_What you should do_: Scan the data for "that" and copy the lines it appears in.

_Dataset content_:
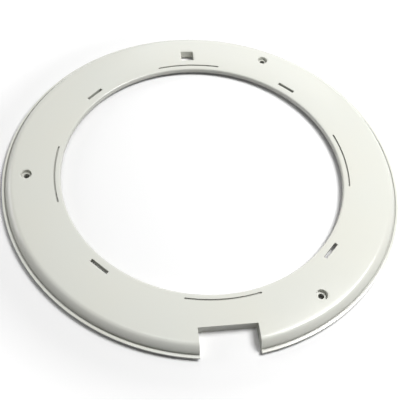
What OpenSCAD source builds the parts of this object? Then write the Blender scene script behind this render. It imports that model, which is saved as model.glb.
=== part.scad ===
// Door frame of a front-loading washing machine: one moulded plastic ring with a hinge pocket, a latch
// window, three counterbored screw holes and four clip slots. The ring lies face up. The origin is the
// centre of the ring, on the plane that the screw bosses and the hinge pocket's walls stand on.

/* [Ring] */
// Diameter over the outer lip
outer_d = 380; // [372:1:400]
// Diameter of the door opening
opening_d = 272; // [262:1:276]
// Height of the face at the opening, above the mounting plane
rim_h = 9; // [8.4:0.1:10]
// Height of the face at the shoulder, above the mounting plane
shoulder_h = 11.2; // [10.4:0.1:13]
// Rise of the face over a straight line from the opening to the shoulder
face_crown = 0.45; // [0:0.05:1]
// Thickness of the face
face_t = 2.4; // [2:0.1:2.8]
// Rounding of the face into the opening's wall
rim_round = 1.6; // [0.6:0.1:1.8]
// Thickness of the wall around the opening
rim_wall_t = 2.2; // [1.6:0.1:2.8]
// Height of that wall's lower edge above the mounting plane
rim_wall_z = 4.2; // [3:0.1:4.6]

/* [Shoulder and lip] */
// Width of the lip outside the skirt
lip_w = 3.1; // [2.6:0.1:5]
// Thickness of the lip
lip_t = 1.5; // [1.3:0.1:2]
// Height of the lip's underside above the mounting plane
lip_z = 2.5; // [1.5:0.1:3]
// Rounding of the lip's outer edge
lip_round = 0.4; // [0.1:0.1:0.6]
// Width of the fine groove between the skirt and the lip
lip_groove_w = 1; // [0.6:0.1:1.4]
// Depth of that groove
lip_groove_d = 0.7; // [0.3:0.1:0.9]
// Width that the skirt covers, from the shoulder out to the lip
skirt_w = 6.4; // [5:0.1:9]
// Bulge of the skirt over a straight line
skirt_bulge = 0.9; // [0.3:0.1:1.2]
// Thickness of the skirt, measured across the ring
skirt_t = 2.6; // [2:0.1:3.2]
// Rounding of the shoulder
shoulder_round = 4; // [1:0.5:6]

/* [Screw holes] */
// Distance from the lip's outer edge in to the circle that the screw holes lie on
screw_inset = 23; // [20:0.5:27]
// Number of screw holes, evenly spaced, with the first opposite the positive X axis
screw_n = 3; // [3, 6]
// Diameter of the hole for the screw
screw_hole_d = 5.3; // [4.2:0.1:6]
// Diameter of the recess for the screw's head
screw_head_d = 10; // [9:0.1:11]
// Depth of the recess
screw_head_depth = 3.4; // [2.5:0.1:4]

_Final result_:
What OpenSCAD source builds the parts of this object? Then write the Blender scene script behind this render. It imports that model, which is saved as model.glb.
// centre of the ring, on the plane that the screw bosses and the hinge pocket's walls stand on.
// Height of that wall's lower edge above the mounting plane
// Depth of that groove
// Width that the skirt covers, from the shoulder out to the lip
// Distance from the lip's outer edge in to the circle that the screw holes lie on